[START OF DATASET CONTENT]

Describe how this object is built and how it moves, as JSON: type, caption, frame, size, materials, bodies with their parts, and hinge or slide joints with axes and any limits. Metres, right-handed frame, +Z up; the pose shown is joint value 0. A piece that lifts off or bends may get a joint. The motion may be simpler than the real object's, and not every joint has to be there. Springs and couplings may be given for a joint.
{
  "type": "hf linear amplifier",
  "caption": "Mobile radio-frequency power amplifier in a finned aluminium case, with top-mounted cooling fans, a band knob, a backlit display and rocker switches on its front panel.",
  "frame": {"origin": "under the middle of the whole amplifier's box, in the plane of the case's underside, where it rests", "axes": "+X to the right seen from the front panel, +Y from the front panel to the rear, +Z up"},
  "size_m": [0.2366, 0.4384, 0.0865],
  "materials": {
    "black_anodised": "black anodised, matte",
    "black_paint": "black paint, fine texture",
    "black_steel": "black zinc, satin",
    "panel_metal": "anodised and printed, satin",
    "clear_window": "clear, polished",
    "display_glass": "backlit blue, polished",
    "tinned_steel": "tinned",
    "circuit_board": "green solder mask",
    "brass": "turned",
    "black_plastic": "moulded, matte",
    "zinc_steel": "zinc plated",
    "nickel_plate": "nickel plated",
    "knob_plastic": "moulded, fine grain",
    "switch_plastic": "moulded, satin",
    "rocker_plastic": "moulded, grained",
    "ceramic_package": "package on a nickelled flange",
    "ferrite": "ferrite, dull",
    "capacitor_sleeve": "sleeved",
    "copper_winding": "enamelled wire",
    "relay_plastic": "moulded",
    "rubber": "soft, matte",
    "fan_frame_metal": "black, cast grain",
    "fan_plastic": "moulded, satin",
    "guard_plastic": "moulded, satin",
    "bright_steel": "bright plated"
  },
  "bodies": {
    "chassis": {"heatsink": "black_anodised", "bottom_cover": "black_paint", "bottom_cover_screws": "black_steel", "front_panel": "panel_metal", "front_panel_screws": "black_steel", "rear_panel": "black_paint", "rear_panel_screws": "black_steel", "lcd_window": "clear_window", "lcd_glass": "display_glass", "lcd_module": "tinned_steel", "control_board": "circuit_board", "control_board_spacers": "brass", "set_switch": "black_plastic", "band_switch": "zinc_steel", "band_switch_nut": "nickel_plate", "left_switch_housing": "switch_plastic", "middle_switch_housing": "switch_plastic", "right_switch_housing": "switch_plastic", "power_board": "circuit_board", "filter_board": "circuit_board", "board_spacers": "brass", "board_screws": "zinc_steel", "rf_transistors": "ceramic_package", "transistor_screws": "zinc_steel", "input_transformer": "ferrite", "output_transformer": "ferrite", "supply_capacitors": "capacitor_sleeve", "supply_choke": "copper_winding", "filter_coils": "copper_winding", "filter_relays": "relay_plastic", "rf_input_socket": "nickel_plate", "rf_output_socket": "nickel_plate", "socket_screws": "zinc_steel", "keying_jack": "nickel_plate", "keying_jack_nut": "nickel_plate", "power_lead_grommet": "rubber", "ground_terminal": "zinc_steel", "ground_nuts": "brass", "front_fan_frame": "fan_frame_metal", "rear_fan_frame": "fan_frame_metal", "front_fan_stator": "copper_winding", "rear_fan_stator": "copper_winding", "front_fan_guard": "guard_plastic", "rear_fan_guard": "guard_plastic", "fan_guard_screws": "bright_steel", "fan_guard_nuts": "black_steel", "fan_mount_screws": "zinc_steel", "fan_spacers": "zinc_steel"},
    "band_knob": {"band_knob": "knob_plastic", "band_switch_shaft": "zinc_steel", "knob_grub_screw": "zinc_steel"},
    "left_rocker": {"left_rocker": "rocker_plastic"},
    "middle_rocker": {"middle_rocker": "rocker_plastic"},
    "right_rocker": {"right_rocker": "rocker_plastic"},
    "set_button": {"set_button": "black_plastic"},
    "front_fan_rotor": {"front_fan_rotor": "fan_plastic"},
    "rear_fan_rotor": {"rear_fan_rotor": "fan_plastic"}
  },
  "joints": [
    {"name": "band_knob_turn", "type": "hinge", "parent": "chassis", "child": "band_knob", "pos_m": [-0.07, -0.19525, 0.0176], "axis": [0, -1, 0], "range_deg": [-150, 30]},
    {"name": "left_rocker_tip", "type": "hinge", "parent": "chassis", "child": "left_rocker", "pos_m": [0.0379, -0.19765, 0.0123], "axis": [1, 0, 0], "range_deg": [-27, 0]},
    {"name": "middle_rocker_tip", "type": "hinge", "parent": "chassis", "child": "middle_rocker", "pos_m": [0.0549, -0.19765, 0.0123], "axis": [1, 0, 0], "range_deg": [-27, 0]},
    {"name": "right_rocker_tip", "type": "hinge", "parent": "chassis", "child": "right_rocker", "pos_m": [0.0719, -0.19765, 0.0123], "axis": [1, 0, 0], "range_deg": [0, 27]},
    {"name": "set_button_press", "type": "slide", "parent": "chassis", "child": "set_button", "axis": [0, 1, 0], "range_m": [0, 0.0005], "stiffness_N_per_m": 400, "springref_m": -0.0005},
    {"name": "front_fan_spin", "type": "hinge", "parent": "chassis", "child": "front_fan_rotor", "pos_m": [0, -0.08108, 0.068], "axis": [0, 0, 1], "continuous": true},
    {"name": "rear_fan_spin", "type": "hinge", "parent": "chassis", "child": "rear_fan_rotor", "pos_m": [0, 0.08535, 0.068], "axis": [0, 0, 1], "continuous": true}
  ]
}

[END OF DATASET CONTENT]

WORK INSTRUCTIONS:
Using the data above, output each line exactly.

RIGHT ANSWER:
Describe how this object is built and how it moves, as JSON: type, caption, frame, size, materials, bodies with their parts, and hinge or slide joints with axes and any limits. Metres, right-handed frame, +Z up; the pose shown is joint value 0. A piece that lifts off or bends may get a joint. The motion may be simpler than the real object's, and not every joint has to be there. Springs and couplings may be given for a joint.
{
  "type": "hf linear amplifier",
  "caption": "Mobile radio-frequency power amplifier in a finned aluminium case, with top-mounted cooling fans, a band knob, a backlit display and rocker switches on its front panel.",
  "frame": {"origin": "under the middle of the whole amplifier's box, in the plane of the case's underside, where it rests", "axes": "+X to the right seen from the front panel, +Y from the front panel to the rear, +Z up"},
  "size_m": [0.2366, 0.4384, 0.0865],
  "materials": {
    "black_anodised": "black anodised, matte",
    "black_paint": "black paint, fine texture",
    "black_steel": "black zinc, satin",
    "panel_metal": "anodised and printed, satin",
    "clear_window": "clear, polished",
    "display_glass": "backlit blue, polished",
    "tinned_steel": "tinned",
    "circuit_board": "green solder mask",
    "brass": "turned",
    "black_plastic": "moulded, matte",
    "zinc_steel": "zinc plated",
    "nickel_plate": "nickel plated",
    "knob_plastic": "moulded, fine grain",
    "switch_plastic": "moulded, satin",
    "rocker_plastic": "moulded, grained",
    "ceramic_package": "package on a nickelled flange",
    "ferrite": "ferrite, dull",
    "capacitor_sleeve": "sleeved",
    "copper_winding": "enamelled wire",
    "relay_plastic": "moulded",
    "rubber": "soft, matte",
    "fan_frame_metal": "black, cast grain",
    "fan_plastic": "moulded, satin",
    "guard_plastic": "moulded, satin",
    "bright_steel": "bright plated"
  },
  "bodies": {
    "chassis": {"heatsink": "black_anodised", "bottom_cover": "black_paint", "bottom_cover_screws": "black_steel", "front_panel": "panel_metal", "front_panel_screws": "black_steel", "rear_panel": "black_paint", "rear_panel_screws": "black_steel", "lcd_window": "clear_window", "lcd_glass": "display_glass", "lcd_module": "tinned_steel", "control_board": "circuit_board", "control_board_spacers": "brass", "set_switch": "black_plastic", "band_switch": "zinc_steel", "band_switch_nut": "nickel_plate", "left_switch_housing": "switch_plastic", "middle_switch_housing": "switch_plastic", "right_switch_housing": "switch_plastic", "power_board": "circuit_board", "filter_board": "circuit_board", "board_spacers": "brass", "board_screws": "zinc_steel", "rf_transistors": "ceramic_package", "transistor_screws": "zinc_steel", "input_transformer": "ferrite", "output_transformer": "ferrite", "supply_capacitors": "capacitor_sleeve", "supply_choke": "copper_winding", "filter_coils": "copper_winding", "filter_relays": "relay_plastic", "rf_input_socket": "nickel_plate", "rf_output_socket": "nickel_plate", "socket_screws": "zinc_steel", "keying_jack": "nickel_plate", "keying_jack_nut": "nickel_plate", "power_lead_grommet": "rubber", "ground_terminal": "zinc_steel", "ground_nuts": "brass", "front_fan_frame": "fan_frame_metal", "rear_fan_frame": "fan_frame_metal", "front_fan_stator": "copper_winding", "rear_fan_stator": "copper_winding", "front_fan_guard": "guard_plastic", "rear_fan_guard": "guard_plastic", "fan_guard_screws": "bright_steel", "fan_guard_nuts": "black_steel", "fan_mount_screws": "zinc_steel", "fan_spacers": "zinc_steel"},
    "band_knob": {"band_knob": "knob_plastic", "band_switch_shaft": "zinc_steel", "knob_grub_screw": "zinc_steel"},
    "left_rocker": {"left_rocker": "rocker_plastic"},
    "middle_rocker": {"middle_rocker": "rocker_plastic"},
    "right_rocker": {"right_rocker": "rocker_plastic"},
    "set_button": {"set_button": "black_plastic"},
    "front_fan_rotor": {"front_fan_rotor": "fan_plastic"},
    "rear_fan_rotor": {"rear_fan_rotor": "fan_plastic"}
  },
  "joints": [
    {"name": "band_knob_turn", "type": "hinge", "parent": "chassis", "child": "band_knob", "pos_m": [-0.07, -0.19525, 0.0176], "axis": [0, -1, 0], "range_deg": [-150, 30]},
    {"name": "left_rocker_tip", "type": "hinge", "parent": "chassis", "child": "left_rocker", "pos_m": [0.0379, -0.19765, 0.0123], "axis": [1, 0, 0], "range_deg": [-27, 0]},
    {"name": "middle_rocker_tip", "type": "hinge", "parent": "chassis", "child": "middle_rocker", "pos_m": [0.0549, -0.19765, 0.0123], "axis": [1, 0, 0], "range_deg": [-27, 0]},
    {"name": "right_rocker_tip", "type": "hinge", "parent": "chassis", "child": "right_rocker", "pos_m": [0.0719, -0.19765, 0.0123], "axis": [1, 0, 0], "range_deg": [0, 27]},
    {"name": "set_button_press", "type": "slide", "parent": "chassis", "child": "set_button", "axis": [0, 1, 0], "range_m": [0, 0.0005], "stiffness_N_per_m": 400, "springref_m": -0.0005},
    {"name": "front_fan_spin", "type": "hinge", "parent": "chassis", "child": "front_fan_rotor", "pos_m": [0, -0.08108, 0.068], "axis": [0, 0, 1], "continuous": true},
    {"name": "rear_fan_spin", "type": "hinge", "parent": "chassis", "child": "rear_fan_rotor", "pos_m": [0, 0.08535, 0.068], "axis": [0, 0, 1], "continuous": true}
  ]
}